In THAT corner were the collars of dogs I’ve loved. The township and rabies metal tags long since silent hanging on a hook. Hanging there quietly since the day I needed to say good bye to each one of them. Max, my first Golden, back in 1987 was maybe the toughest. My first dog not under my parents roof, a retriever of my very own. No formal training as in hunting, but he did well and I remember vividly his final retrieve on my dads land late in a November-a grouse I’d miraculously shot at …and hit, and he had little trouble finding. I remember his slow trot back, wings still flapping in his muzzle, and knowing his cancer already sapping every stride back to me. Weeks later, we needed to say good bye.
Dewey, the “recovery” dog, a black lab from a family in Marshfield, the first dog the children grew up with, although they very young at the time. He developed from a mere family dog to a suitable hunter as well. He learned to sniff out timber doodles and "partridge" with the best of them in his younger years, but later, sadly, the report of a gun or rumble of thunder, sent him scurrying to safer locations. He was well loved, even with the premature graying snout and white hair between his toes.
A puppy arrived before Dewey left us- Ruger, a fur ball of a golden retriever puppy. The two dogs played, and more than tolerated each other, eventually becoming buddies and comrades in cahoots. It house became a bit quieter after the sad farewell to salt and pepper “Dew”…another victim of the all too-present cancers in large retrieving breeds.
Ruger became THE dog for the kids-fuzzy and full of life, he too picked up the hunting bug with ease. Maybe the best of our ‘pups’ as a game dog, he could tarry thru the thickest cover-just knowing a bird was in there-and always confident was his retrieving- sniff ‘em out and bring them back….abet, a touch unwillingly at times. In water “The Ruugs” was great-he’s swim like an otter and if he had his way, would stay dripping and wet-dog-smelling whenever he could. Nothing tugged at our hears like when we found out he too had a cancer and would have few months to live that winter.

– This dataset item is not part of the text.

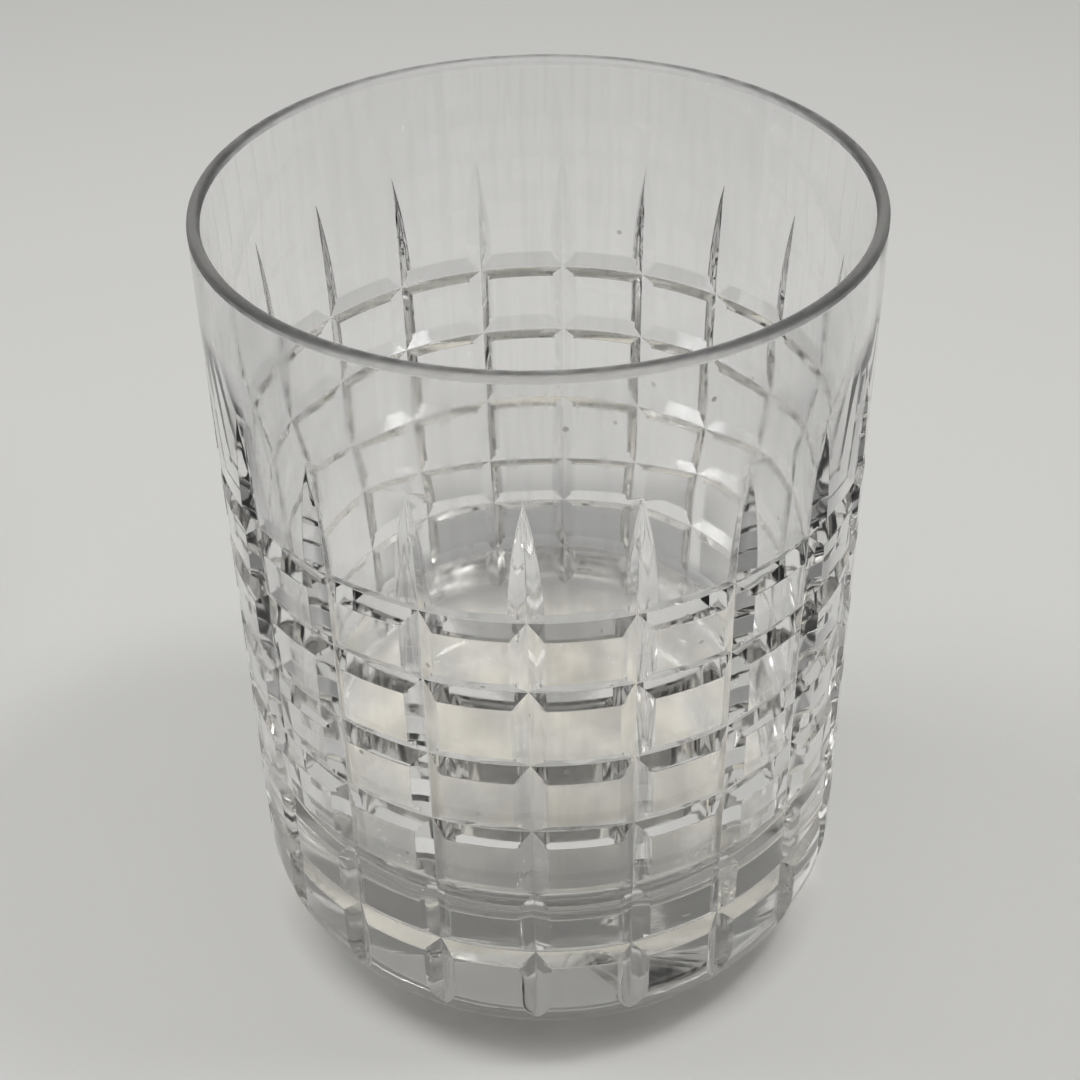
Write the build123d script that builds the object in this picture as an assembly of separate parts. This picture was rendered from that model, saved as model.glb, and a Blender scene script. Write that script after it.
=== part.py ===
"""Cut-glass whiskey tumbler: one piece of clear glass, standing on its flat foot.

Millimetres, +Z up, origin at the middle of the foot. A plain cylinder with a heavy base, a round
heel and a thin melted lip, ground outside with twenty upright mitre cuts and six level ones that
cross them as a grid. The upright cuts run out above the grid as long points.
"""

import os
from math import acos, cos, sin, sqrt

from build123d import *

# Driving dimensions
RIM_DIAMETER = 82.0
HEIGHT = 108.0
HEEL_RADIUS = 13.0
LIP_THICKNESS = 1.5
LIP_ROUNDING = 0.6
# Above this height the wall has one thickness, and below it the wall thickens towards the base
WALL_BEND_HEIGHT = 94.0
WALL_BEND_RADIUS = 150.0
BASE_THICKNESS = 22.0
FLOOR_DIAMETER = 72.0
FLOOR_CORNER_RADIUS = 7.0

# Mitre cuts
UPRIGHT_CUTS = 20
UPRIGHT_WIDTH = 4.3
UPRIGHT_DEPTH = 1.25
UPRIGHT_TIP_HEIGHT = 92.0
WHEEL_RADIUS = 120.0
RING_CUTS = 6
RING_WIDTH = 4.0
RING_DEPTH = 1.15
LOWEST_RING_HEIGHT = 20.5
RING_PITCH = 10.9

# How far a cutter stands out of the glass, so that it cuts cleanly through the skin
CUTTER_CLEARANCE = 1.5

OUTER_RADIUS = RIM_DIAMETER / 2


def blank():
    """The uncut tumbler: half its section, with every corner rounded, turned about Z."""
    lip_inner = OUTER_RADIUS - LIP_THICKNESS
    heel = (OUTER_RADIUS, 0)
    lip_corners = [(OUTER_RADIUS, HEIGHT), (lip_inner, HEIGHT)]
    wall_bend = (lip_inner, WALL_BEND_HEIGHT)
    floor_corner = (FLOOR_DIAMETER / 2, BASE_THICKNESS)
    inside = [wall_bend, floor_corner, (0, BASE_THICKNESS)]
    section = make_face(Polyline((0, 0), heel, *lip_corners, *inside, close=True))
    section = round_corners(section, [heel], HEEL_RADIUS)
    section = round_corners(section, [wall_bend], WALL_BEND_RADIUS)
    section = round_corners(section, [floor_corner], FLOOR_CORNER_RADIUS)
    section = round_corners(section, lip_corners, LIP_ROUNDING)
    return revolve(Plane.XZ * section, Axis.Z, 360)


def round_corners(section, corners, radius):
    """The flat section with the corners at these points rounded."""
    chosen = []
    for corner in corners:
        chosen.append(section.vertices().sort_by_distance(corner)[0])
    return fillet(chosen, radius)


def mitre(width, depth):
    """The section of a cut: a V with its root at the origin, opening along +X past the skin."""
    reach = depth + CUTTER_CLEARANCE
    half_opening = width / 2 * reach / depth
    return make_face(Polyline((0, 0), (reach, half_opening), (reach, -half_opening), close=True))


def ring_cutter(level):
    """A level V-cut all the way round the glass."""
    root = Pos(OUTER_RADIUS - RING_DEPTH, level)
    return revolve(Plane.XZ * root * mitre(RING_WIDTH, RING_DEPTH), Axis.Z, 360)


def upright_cutter():
    """An upright V-cut on the +X side: straight from below the heel, then out along the wheel."""
    root = OUTER_RADIUS - UPRIGHT_DEPTH
    run_out = sqrt(WHEEL_RADIUS**2 - (WHEEL_RADIUS - UPRIGHT_DEPTH) ** 2)
    start = (root, 0, -CUTTER_CLEARANCE)
    lift = (root, 0, UPRIGHT_TIP_HEIGHT - run_out)
    turn = acos(1 - (UPRIGHT_DEPTH + CUTTER_CLEARANCE) / WHEEL_RADIUS)
    way_out = [wheel_point(lift, turn * share) for share in (0.5, 1.0)]
    path = Wire([Edge.make_line(start, lift), Edge.make_three_point_arc(lift, *way_out)])
    section = Pos(*start) * mitre(UPRIGHT_WIDTH, UPRIGHT_DEPTH)
    return sweep(section, path=path)


def wheel_point(lift, turn):
    """Where the wheel's edge has got to, this far round from the point at which it lifts."""
    out = WHEEL_RADIUS * (1 - cos(turn))
    up = WHEEL_RADIUS * sin(turn)
    return (lift[0] + out, 0, lift[2] + up)


def tumbler():
    glass = blank()
    for ring in range(RING_CUTS):
        glass -= ring_cutter(LOWEST_RING_HEIGHT + ring * RING_PITCH)
    cutter = upright_cutter()
    for step in range(UPRIGHT_CUTS):
        glass -= Rot(0, 0, step * 360 / UPRIGHT_CUTS) * cutter
    return glass


os.makedirs("parts", exist_ok=True)
export_step(tumbler(), "parts/tumbler_glass.step")
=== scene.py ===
"""Looks for the cut-glass whiskey tumbler: its finished glass mesh, its material, and a plain studio."""

import math

import bpy
import numpy as np
from mathutils import Matrix, Vector


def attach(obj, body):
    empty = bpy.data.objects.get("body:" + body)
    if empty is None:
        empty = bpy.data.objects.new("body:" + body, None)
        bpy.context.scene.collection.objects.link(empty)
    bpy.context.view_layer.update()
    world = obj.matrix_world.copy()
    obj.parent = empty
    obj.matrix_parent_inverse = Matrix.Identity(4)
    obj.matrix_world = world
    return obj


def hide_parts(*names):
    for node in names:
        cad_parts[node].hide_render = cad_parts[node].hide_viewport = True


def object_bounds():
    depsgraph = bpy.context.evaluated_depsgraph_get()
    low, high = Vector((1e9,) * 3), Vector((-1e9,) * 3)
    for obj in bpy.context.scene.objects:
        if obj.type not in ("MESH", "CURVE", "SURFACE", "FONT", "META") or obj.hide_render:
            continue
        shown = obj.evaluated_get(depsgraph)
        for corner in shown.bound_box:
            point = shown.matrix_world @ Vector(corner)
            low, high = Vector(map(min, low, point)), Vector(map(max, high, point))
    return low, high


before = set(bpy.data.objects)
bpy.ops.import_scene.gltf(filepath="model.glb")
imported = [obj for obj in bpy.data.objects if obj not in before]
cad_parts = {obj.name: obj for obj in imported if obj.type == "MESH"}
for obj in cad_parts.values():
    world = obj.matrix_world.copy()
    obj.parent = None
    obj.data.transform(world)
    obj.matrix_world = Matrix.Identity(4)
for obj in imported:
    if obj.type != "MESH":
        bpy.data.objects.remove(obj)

CAD_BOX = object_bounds()
MM = 0.001

# The body of the glass, in metres, as the CAD has it
RADIUS = (CAD_BOX[1][0] - CAD_BOX[0][0]) / 2
HEIGHT = CAD_BOX[1][2]
HEEL_RADIUS = 13.0 * MM
LIP_THICKNESS = 1.5 * MM
LIP_ROUNDING = 0.6 * MM
WALL_BEND_HEIGHT = 94.0 * MM
WALL_BEND_RADIUS = 150.0 * MM
BASE_THICKNESS = 22.0 * MM
FLOOR_RADIUS = 36.0 * MM
FLOOR_CORNER = 7.0 * MM

# The mitre cuts
UPRIGHT_CUTS = 20
CUT_DEPTH = 1.2 * MM
UPRIGHT_HALF_WIDTH = 2.15 * MM
RING_HALF_WIDTH = 2.0 * MM
RING_HEIGHTS = [h * MM for h in (20.5, 31.4, 42.3, 53.2, 64.8, 75.0)]
WHEEL_RADIUS = 120.0 * MM
# The wheel's arc is followed no further than this share of its radius
WHEEL_LIMIT = 0.9
TIP_HEIGHT = 92.0 * MM
RUN_OUT = math.sqrt(WHEEL_RADIUS**2 - (WHEEL_RADIUS - CUT_DEPTH) ** 2)
# How far round the heel, from the foot, the upright cuts begin
HEEL_TIP_TURN = math.asin(1 - CUT_DEPTH / HEEL_RADIUS)
# How far the rounding of the ridges and the roots reaches, as shares of a cut's depth and half width
SHOULDER_SOFTNESS = 0.045
ROOT_SOFTNESS = 0.04

# How uneven the hand-held cuts are
RING_CLIMB = 1.5 * MM
RING_UNEVENNESS = 0.12 * MM
TIP_UNEVENNESS = 0.8 * MM
DIVISION_UNEVENNESS = math.radians(0.2)

# The division drifts most at this angle round the glass
MOST_DRIFT = math.radians(3.2)
DRIFT_MIDDLE = math.radians(145)
# The level cuts' unevenness fades out over this much of the height at the foot and at the lip
CLIMB_FADE = 18 * MM
# The tips' unevenness starts at a height, is whole after its rise, and fades out to the lip
TIP_BAND_START = 79 * MM
TIP_BAND_RISE = 9 * MM
TIP_BAND_FALL = 15 * MM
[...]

Like before, another dog found her way here-seemingly the right thing to do. A second dog for companionship, maybe extending Rugers life. Molly was already full grown, but had spent her life in a breeding kennel. Her pedigree and natural instincts were top notch and it was obvious she would be a keeper. Ruger and Molly hung out for a half a year until our daily snowshoe hikes began to take it’s toll on the elder dog. My heart ached when I had to encourage him to keep trudging thru the snow-something he’d lept at before, just to make it back home. When the time came, we knew. His collar hung up by the rest in the garage on an old rusty nail. Tags dangling motionless.
So this day, it was time. Molly vigorously wagging her tail to go out and do anything….sadly realizing I was just cleaning, not heading to the lake to retrieve with her. I realized it was time to unhook all those collars, slide the rusty scratched up tags off them and get them washed up. Maybe a good cleaning would be the acceptable thing-not for Molly, she would never wear them, they weren’t hers. Just to have them clean and maybe on a new hook in the garage in the “dog corner.” That would just be the right thing to do…..it was time.